Modeling code records
────────────────────────────────────────

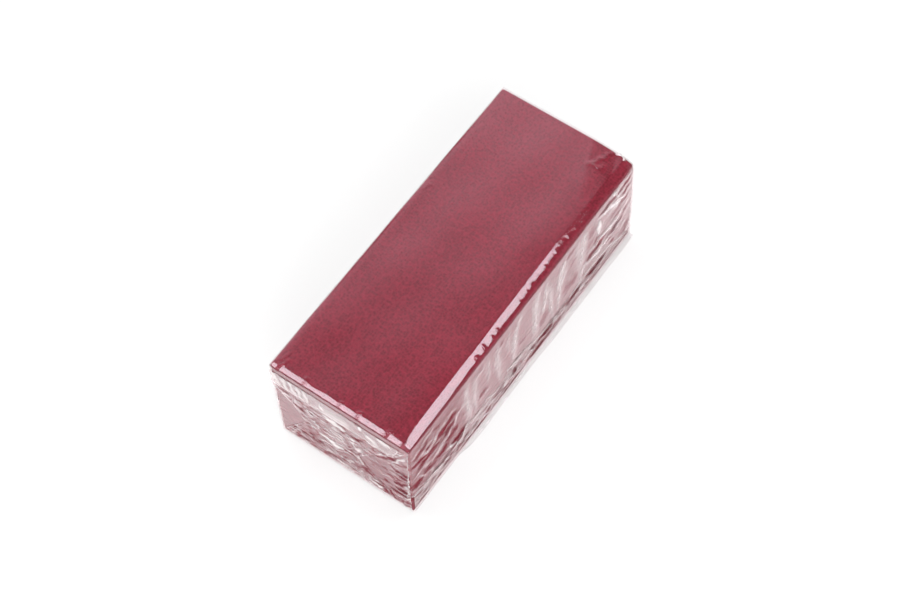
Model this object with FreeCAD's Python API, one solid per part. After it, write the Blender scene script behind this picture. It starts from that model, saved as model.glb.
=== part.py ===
import FreeCAD, Part
import math
import os

# A stack of folded paper napkins, wrapped and sealed in clear film. Millimetres.
# X runs along the napkins, Y across them and +Z up. The origin is on the floor,
# below the middle of the whole pack.

# Sheet that each napkin is folded from
SHEET_LENGTH = 400.0       # halved by the cross fold
SHEET_WIDTH = 330.0        # quartered by the two lengthwise folds
LAYER = 0.155              # one two-ply layer, pressed in the stack
FOLD_GAP = 0.05            # air left inside a fold
FREE_EDGE_STEP = 0.8       # the sheet's side edges stop short of the first crease
OPEN_END_STEP = 0.6        # the upper leaf stops short of the lower one

# Stack
NAPKIN_COUNT = 50
NAPKIN_SHIFT = 0.15        # furthest that a napkin lies off the middle
NAPKIN_TURN = 0.08         # furthest that a napkin is turned, in degrees

# Film
FILM = 0.2                 # thickness
SIDE_PLAY = 0.8            # room between the napkins and the film's long sides
END_PLAY = 0.4             # room beyond the napkins at each end
TOP_PLAY = 0.8             # room above the stack
EDGE_RADIUS = 2.2          # rounding of the long top edges
EDGE_FLATS = 3             # flats that make up that rounding
END_BEVEL = 0.6            # bevel round each end

# Envelope fold at each end
STRIP_DEPTH = 16.0         # full-width strip at the top of the top flap
TUCK_HEIGHT = 30.0         # height of the side tucks' points
TUCK_REACH_BACK = 19.0     # how far the tuck of the back side reaches in
TUCK_REACH_FRONT = 33.0    # how far the tuck of the front side reaches in
TOP_FLAP_END = 25.0        # height of the top flap's free edge
BOTTOM_FLAP_END = 48.0     # height of the bottom flap's free edge
FLAP_MARGIN = 1.2          # flaps stay this far inside the end's outline

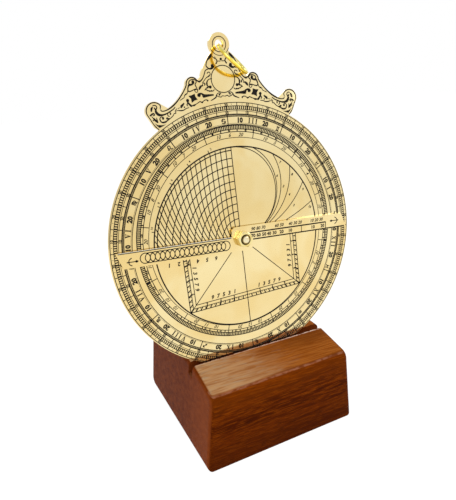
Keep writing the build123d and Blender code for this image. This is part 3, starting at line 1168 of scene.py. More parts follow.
SCROLL_STROKES: tuple[tuple[Knot, ...], ...] = (
    (
        (-5.0, 99.3, 0.3), (-5.7, 98.1, 1.02), (-6.9, 97.0, 0.78), (-7.8, 96.1, 0.42),
        (-8.5, 94.7, 0.36), (-8.7, 93.3, 0.42), (-7.5, 92.1, 0.48), (-6.3, 91.95, 0.72),
        (-5.25, 92.55, 1.02), (-4.95, 93.3, 1.2),
    ),
    (
        (-7.5, 91.95, 0.3), (-9.4, 91.3, 0.36), (-10.1, 90.0, 0.36), (-10.75, 88.7, 0.36),
        (-11.6, 87.4, 0.39), (-12.6, 86.5, 0.48), (-13.8, 85.95, 0.72),
    ),
    (
        (-13.7, 86.0, 0.66), (-14.79, 86.65, 0.44), (-15.58, 87.63, 0.42), (-16.68, 88.24, 0.42),
        (-17.99, 88.39, 0.42), (-19.25, 88.01, 0.42), (-20.3, 87.13, 0.42), (-20.9, 85.8, 0.4),
        (-21.1, 84.7, 0.4), (-22.3, 82.75, 0.42), (-23.63, 81.05, 0.42), (-25.23, 79.23, 0.45),
        (-27.04, 77.46, 0.5), (-28.9, 75.95, 0.56), (-30.65, 74.85, 0.56),
        (-32.5, 73.95, 0.44), (-34.5, 73.4, 0.36), (-36.0, 73.5, 0.36), (-36.45, 74.34, 0.3),
    ),
    (
        (-15.24, 82.95, 0.3), (-15.84, 83.85, 0.36), (-16.1, 85.0, 0.36), (-15.5, 85.7, 0.36),
        (-15.35, 86.5, 0.36), (-15.9, 87.1, 0.36), (-16.95, 87.38, 0.36), (-18.35, 87.15, 0.36),
        (-19.3, 86.4, 0.36), (-19.5, 85.3, 0.42),
    ),
    (
        (-16.6, 86.3, 0.5), (-17.1, 85.4, 0.6), (-18.3, 84.9, 0.7), (-19.4, 84.8, 0.8),
        (-19.95, 84.15, 0.54), (-20.46, 82.65, 0.42), (-19.95, 81.66, 0.42), (-18.6, 81.84, 0.36),
        (-16.95, 82.44, 0.3), (-16.14, 82.62, 0.3),
    ),
    (
        (-20.46, 82.65, 0.24), (-21.0, 81.0, 0.3), (-21.9, 80.4, 0.48), (-22.65, 79.95, 0.3),
        (-22.95, 79.05, 0.24), (-24.3, 78.3, 0.24), (-25.5, 77.7, 0.24),
    ),
    (
        (-38.64, 75.0, 0.3), (-39.0, 73.5, 0.9), (-37.95, 72.0, 1.02), (-36.15, 71.55, 0.72),
        (-33.9, 71.91, 0.48), (-31.5, 72.9, 0.42), (-29.7, 73.8, 0.36), (-28.5, 74.85, 0.3),
    ),
    (
        (-36.6, 74.55, 0.3), (-36.3, 75.7, 0.36), (-36.6, 76.7, 0.4), (-38.17, 77.7, 0.4),
        (-40.04, 77.94, 0.38), (-41.83, 77.38, 0.4), (-43.18, 76.12, 0.4), (-43.9, 74.42, 0.38),
        (-43.8, 72.65, 0.34), (-43.1, 71.2, 0.32), (-42.35, 69.8, 0.3), (-41.45, 68.05, 0.3),
        (-40.25, 66.15, 0.36), (-38.7, 64.6, 0.36),
    ),
    (
        (-40.35, 76.5, 0.3), (-39.0, 76.56, 0.36), (-38.25, 75.75, 0.36), (-38.55, 74.85, 0.42),
        (-39.36, 74.85, 0.48), (-39.54, 75.6, 0.36),
    ),
    (
        (-40.35, 76.05, 0.36), (-41.1, 75.0, 0.78), (-41.34, 73.65, 0.48),
    ),
    (
        (-42.45, 71.7, 0.42), (-41.4, 72.3, 0.66), (-40.35, 72.75, 0.42), (-40.05, 72.0, 0.48),
        (-40.8, 71.64, 0.3),
    ),
    (
        (-41.55, 71.4, 0.24), (-40.95, 70.5, 0.3), (-40.65, 69.45, 0.36), (-41.4, 69.3, 0.24),
    ),
    (
        (-40.65, 70.65, 0.24), (-39.75, 69.15, 0.78), (-38.64, 68.04, 0.3),
    ),
    (
        (-39.15, 70.65, 0.24), (-39.0, 69.45, 0.36), (-38.76, 68.1, 0.36),
    ),
    (
        (-35.55, 69.84, 0.78), (-36.15, 70.65, 0.36), (-37.14, 70.44, 0.3), (-37.5, 69.45, 0.42),
        (-36.75, 68.1, 0.48), (-35.1, 67.95, 0.66), (-33.6, 68.64, 0.42), (-31.8, 69.6, 0.3),
        (-30.3, 70.65, 0.3), (-29.55, 71.64, 0.3), (-28.56, 71.76, 0.3), (-28.8, 72.9, 0.24),
        (-27.75, 73.95, 0.24),
    ),
    (
        (-31.8, 71.34, 0.66), (-31.35, 72.0, 0.36), (-32.16, 72.45, 0.3), (-32.94, 72.0, 0.3),
        (-33.0, 70.95, 0.36), (-32.16, 70.5, 0.3),
    ),
    (
        (-28.5, 72.75, 0.24), (-27.3, 72.96, 0.24), (-25.8, 72.75, 0.42), (-24.15, 72.84, 0.36),
        (-22.5, 73.56, 0.3), (-21.0, 73.8, 0.24),
    ),
    (
        (-27.3, 73.8, 0.18), (-26.1, 74.25, 0.24),
    ),
    (
        (-21.36, 76.8, 0.6), (-21.6, 75.9, 0.42), (-22.05, 75.15, 0.36), (-21.45, 74.55, 0.24),
    ),
    (
        (-21.45, 76.5, 0.54), (-20.64, 75.45, 0.66), (-19.8, 74.55, 0.78), (-19.26, 74.16, 0.3),
    ),
    (
        (-15.3, 78.75, 0.42), (-15.0, 79.65, 0.9), (-13.95, 80.1, 0.72), (-12.75, 79.8, 0.66),
        (-12.0, 78.9, 1.32), (-10.5, 78.84, 1.02), (-8.7, 78.9, 0.78), (-6.36, 78.9, 0.54),
    ),
    (
        (-19.35, 74.55, 0.3), (-18.0, 74.7, 0.66), (-16.95, 75.15, 0.3), (-15.3, 75.9, 0.3),
        (-14.55, 76.26, 0.3), (-13.8, 75.84, 0.42), (-12.9, 76.05, 0.3), (-12.0, 76.65, 0.3),
        (-10.8, 76.74, 0.36), (-9.9, 76.05, 0.66),
    ),
    (
        (-8.4, 76.14, 0.24), (-6.6, 76.86, 0.42), (-5.25, 77.64, 0.48), (-4.74, 78.75, 0.36),
        (-3.9, 79.5, 0.3), (-2.85, 79.56, 0.3), (-2.16, 78.96, 0.3),
    ),
    (
        (-4.65, 78.3, 0.24), (-3.6, 77.76, 0.3), (-2.25, 77.46, 0.3), (-1.5, 78.0, 0.3), (0.0, 77.7, 0.24),
    ),
    (
        (-11.85, 83.85, 0.24), (-12.0, 84.6, 0.24), (-11.25, 85.26, 0.3), (-10.56, 84.66, 0.36),
        (-10.95, 83.85, 0.3),
    ),
    (
        (-14.25, 82.05, 0.42), (-13.65, 83.1, 0.9), (-12.75, 83.85, 0.6), (-11.7, 83.85, 0.3),
    ),
    (
        (-16.95, 81.75, 0.3), (-16.5, 82.35, 0.48), (-15.45, 82.5, 0.54), (-15.06, 81.75, 0.36),
        (-15.45, 81.0, 0.24), (-16.2, 81.0, 0.24), (-16.65, 81.66, 0.3),
    ),
    (
        (-9.75, 87.45, 0.24), (-8.64, 88.05, 0.36), (-7.8, 88.44, 0.42), (-6.96, 89.4, 0.3),
        (-7.5, 90.3, 0.3), (-8.46, 90.15, 0.3), (-8.64, 89.55, 0.3),
    ),
    (
        (-9.6, 87.6, 0.24), (-10.95, 86.25, 0.24), (-12.0, 85.35, 0.24),
    ),
    (
        (-6.3, 87.0, 0.3), (-7.95, 86.85, 0.3), (-9.15, 85.95, 0.42), (-9.54, 84.6, 0.66),
        (-9.15, 83.4, 0.48), (-7.95, 82.95, 0.9),
    ),
    (
        (-11.25, 81.6, 0.18), (-10.2, 82.5, 0.36), (-9.0, 82.86, 0.6),
    ),
    (
        (-10.5, 82.05, 0.24), (-9.45, 81.3, 0.3), (-7.5, 80.85, 0.36), (-6.15, 81.0, 0.3),
        (-5.76, 81.75, 0.24),
    ),
    (
        (-3.45, 97.65, 0.3), (-3.0, 96.75, 0.36), (-2.34, 95.7, 0.42), (-2.64, 94.65, 0.48),
        (-3.3, 94.05, 0.42),
    ),
    (
        (-2.25, 95.4, 0.24), (-0.3, 95.34, 0.3),
    ),
    (
        (-4.65, 97.8, 0.3), (-3.45, 96.6, 0.24),
    ),
)
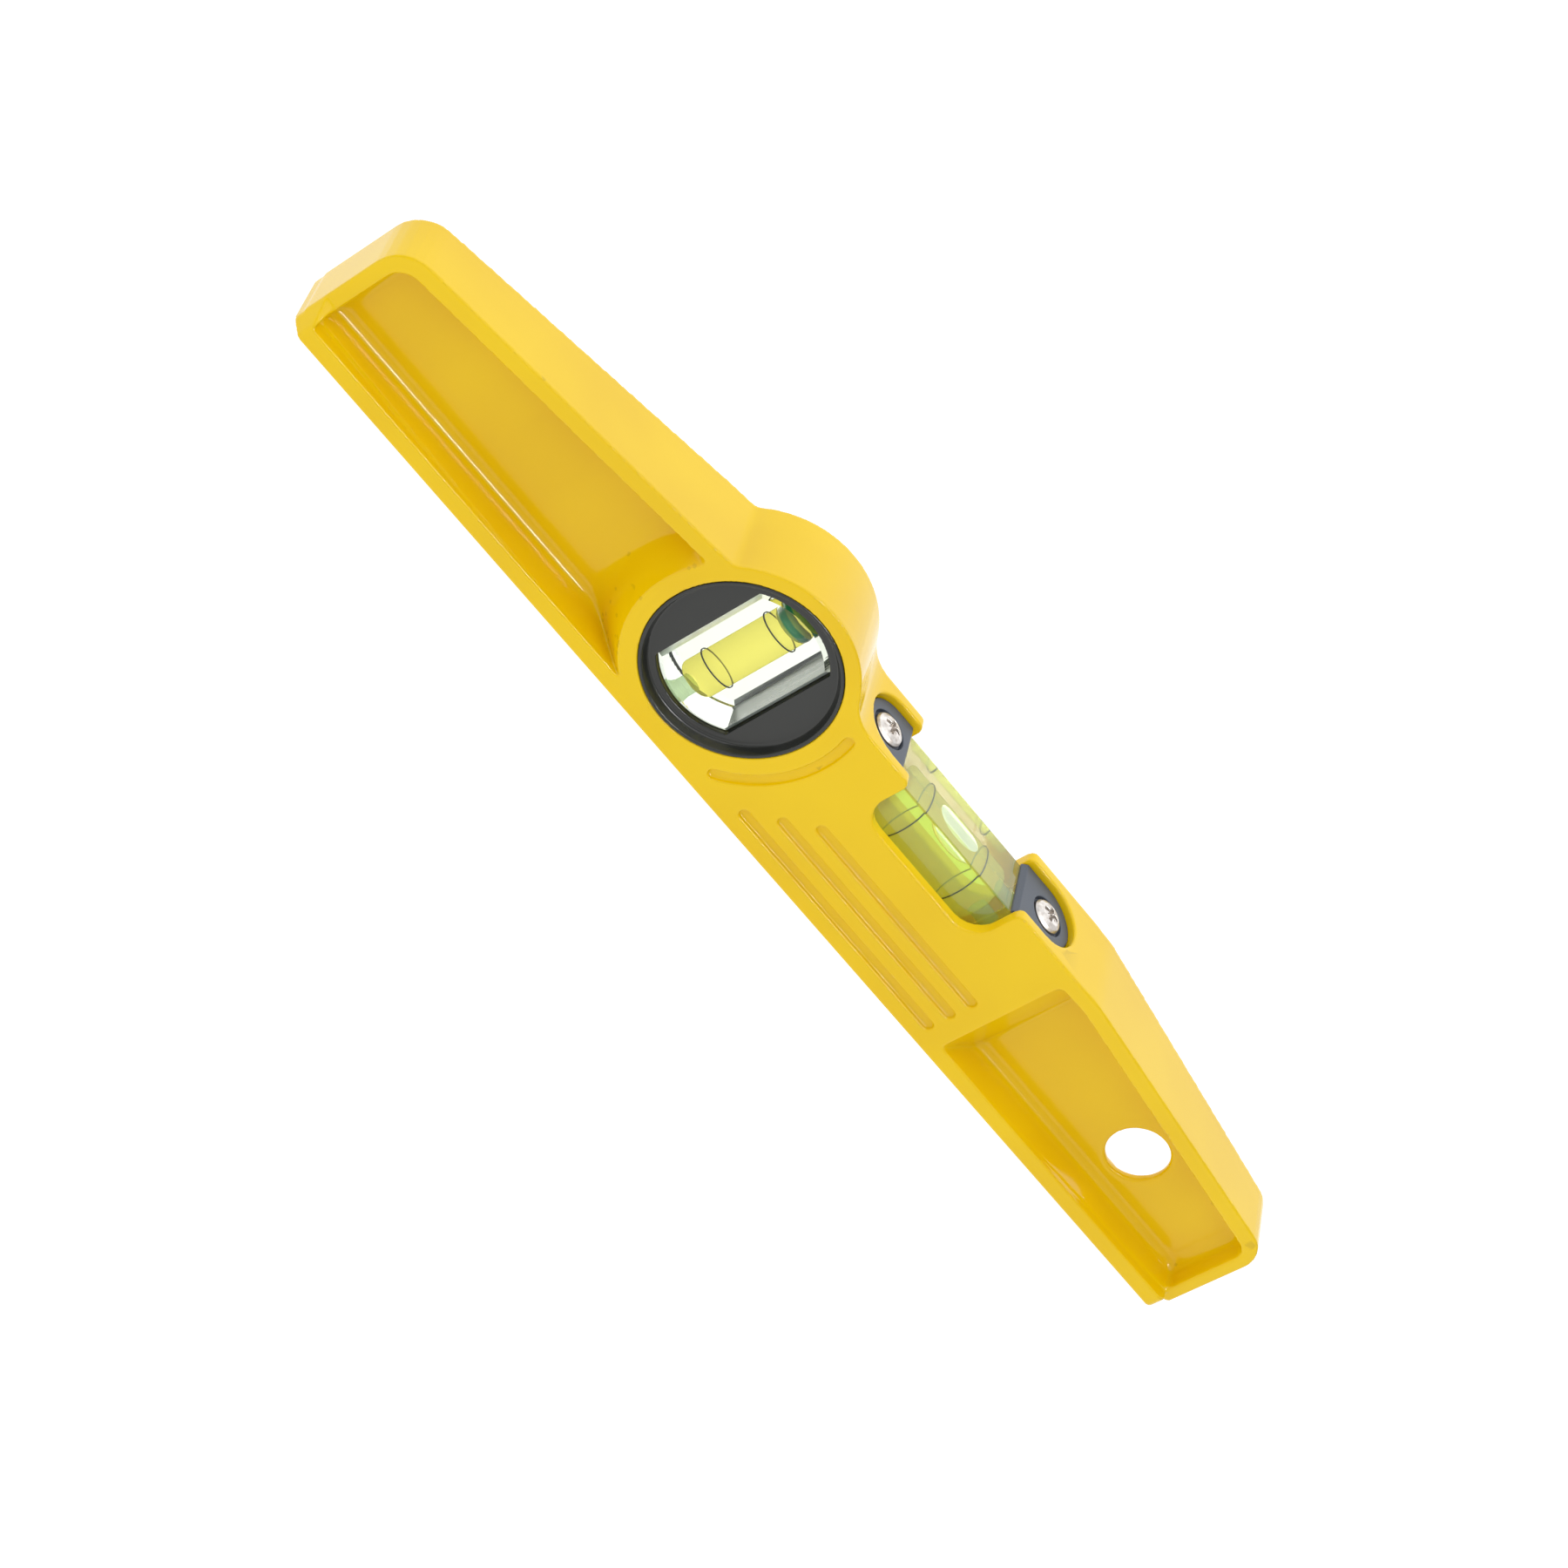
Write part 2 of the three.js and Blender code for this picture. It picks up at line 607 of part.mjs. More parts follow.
place('plumb_bezel_front', plumbBezel(), blackPlastic);
place('plumb_bezel_rear', mirrored(asGeometry(plumbBezel())), blackPlastic);
place('plumb_vial_block', plumbVialBlock(), acrylic);
place('plumb_vial_fluid', plumbFluid(), plumbLiquid);
place('plumb_bubble', plumbBubble(), air);
place('plumb_vial_plug', rod(fillHole - hair, plumbPlugLow, plumbLow - hair, 24), plugGreen, [bossX, 0, 0]);
for (const [name, side] of [['plumb_ring_lower', -1], ['plumb_ring_upper', 1]]) {
  place(name, ring(plumbTube + ringGap, plumbTube + ringGap + ringWall, ringHalf, 'z'), inkBlack,
    [bossX, 0, bossZ + side * plumbRingOffset]);
}

place('level_vial_block', levelVialBlock(), acrylic);
place('level_vial_fluid', levelFluid(), levelLiquid);
place('level_bubble', levelBubble(), air);
place('level_vial_plug', rod(fillHole - hair, vialHalf + hair, blockEnd - vialX - 1, 24, 'x'), plugGreen,
  [vialX, 0, vialZ]);
for (const [name, side] of [['level_ring_left', -1], ['level_ring_right', 1]]) {
  place(name, ring(vialRadius + ringGap, vialRadius + ringGap + ringWall, ringHalf, 'x'), inkBlack,
    [vialX + side * levelRingOffset, 0, vialZ]);
}

place('left_end_cap', endCap(leftCap), greyPlastic);
place('right_end_cap', endCap(rightCap), greyPlastic);
place('left_cap_screw', capScrew(), zinc, [leftCap.screw, 0, 0]);
place('right_cap_screw', capScrew(), zinc, [rightCap.screw, 0, 0]);

export default level;
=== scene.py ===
import math

import bmesh
import bpy
from mathutils import Matrix, Vector


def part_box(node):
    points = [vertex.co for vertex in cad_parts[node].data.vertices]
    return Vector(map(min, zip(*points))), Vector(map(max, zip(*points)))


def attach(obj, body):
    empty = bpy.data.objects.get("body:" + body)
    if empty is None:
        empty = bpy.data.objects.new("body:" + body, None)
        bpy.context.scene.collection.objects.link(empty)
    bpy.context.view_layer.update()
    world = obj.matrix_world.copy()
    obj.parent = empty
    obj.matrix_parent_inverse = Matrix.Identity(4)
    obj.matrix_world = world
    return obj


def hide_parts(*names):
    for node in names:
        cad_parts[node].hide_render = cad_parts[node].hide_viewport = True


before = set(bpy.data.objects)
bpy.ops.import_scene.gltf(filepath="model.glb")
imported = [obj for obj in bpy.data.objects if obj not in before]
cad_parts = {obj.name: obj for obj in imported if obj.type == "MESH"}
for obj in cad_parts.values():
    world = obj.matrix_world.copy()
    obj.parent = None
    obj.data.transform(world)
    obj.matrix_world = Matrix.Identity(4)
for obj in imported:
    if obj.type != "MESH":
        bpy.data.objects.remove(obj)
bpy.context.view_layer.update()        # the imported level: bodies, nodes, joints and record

mm = 0.001

studio = {
    "cameraPlace": (-0.2675, -0.5786, 0.3453),
    "imageRight": (0.6089, 0.1732, 0.7741),     # where the camera's right and up point
    "imageUp": (-0.7038, 0.5682, 0.4264),
    "lens": 93.17,                # mm
    "sensor": 36,                 # mm wide
    "nearest": 0.01,              # the camera sees nothing closer than this
    "zenith": 0.92,               # sky strength overhead
    "horizon": 0.49,              # and at eye level
    "floorColour": "#7A7A7A",
    "floorRoughness": 0.9,
    "floorGlow": 0.92,            # keeps the floor white and nearly without a shadow
    "floorReach": 3.0,
    "floorDrop": 0.0002,          # gap between the base and the floor
}

lamps = {
    "keySoftBox": {               # large soft box above, to the front left
        "place": (-0.2, -0.3, 0.72), "size": (1.0, 1.0), "watts": 2.5, "shades": True,
    },
    "rearSoftBox": {              # low soft box behind, which whitens the top faces
        "place": (0.0, 0.95, 0.52), "size": (2.6, 1.2), "watts": 6.0, "shades": True,
    },
    "stripLight": {               # narrow, and seen in reflections only: draws long clear highlights
        "place": (0.2, -0.4, 0.57), "size": (0.34, 0.035), "watts": 2.6, "shades": False,
    },
}


def linear(hexColour):
    # sRGB hex to the linear colour that the nodes want
    channels = [int(hexColour[i:i + 2], 16) / 255 for i in (1, 3, 5)]
    return tuple(c / 12.92 if c <= 0.04045 else ((c + 0.055) / 1.055) ** 2.4 for c in channels) + (1.0,)


def addNode(tree, kind, settings=None, values=None, links=None, stops=None):
    # one node with its properties, socket values, the sockets that feed it and a colour ramp's stops.
    # Mix and Math nodes use a socket name more than once, so their sockets are given by number
    node = tree.nodes.new(kind)
    for name, value in (settings or {}).items():
        setattr(node, name, value)
    for name, value in (values or {}).items():
        node.inputs[name].default_value = value
    for name, source in (links or {}).items():
        tree.links.new(source, node.inputs[name])
    if stops:
        elements = node.color_ramp.elements
        while len(elements) < len(stops):
            elements.new(0.5)
        for element, (position, colour) in zip(elements, stops):
            element.position = position
            element.color = colour if isinstance(colour, tuple) else (colour, colour, colour, 1)
    return node


def newMaterial(name):
    material = bpy.data.materials.new(name)
    material.use_nodes = True
    tree = material.node_tree
    return material, tree, tree.nodes["Principled BSDF"]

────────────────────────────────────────

*Exercise description*. Using the data above, reproduce exactly the lines from the line that contains "place('left_end_cap', endCap(leftCap), greyPlastic);" through the line that contains "imported = [obj", including both.

*Answer in full*.
place('left_end_cap', endCap(leftCap), greyPlastic);
place('right_end_cap', endCap(rightCap), greyPlastic);
place('left_cap_screw', capScrew(), zinc, [leftCap.screw, 0, 0]);
place('right_cap_screw', capScrew(), zinc, [rightCap.screw, 0, 0]);

export default level;
=== scene.py ===
import math

import bmesh
import bpy
from mathutils import Matrix, Vector


def part_box(node):
    points = [vertex.co for vertex in cad_parts[node].data.vertices]
    return Vector(map(min, zip(*points))), Vector(map(max, zip(*points)))


def attach(obj, body):
    empty = bpy.data.objects.get("body:" + body)
    if empty is None:
        empty = bpy.data.objects.new("body:" + body, None)
        bpy.context.scene.collection.objects.link(empty)
    bpy.context.view_layer.update()
    world = obj.matrix_world.copy()
    obj.parent = empty
    obj.matrix_parent_inverse = Matrix.Identity(4)
    obj.matrix_world = world
    return obj


def hide_parts(*names):
    for node in names:
        cad_parts[node].hide_render = cad_parts[node].hide_viewport = True


before = set(bpy.data.objects)
bpy.ops.import_scene.gltf(filepath="model.glb")
imported = [obj for obj in bpy.data.objects if obj not in before]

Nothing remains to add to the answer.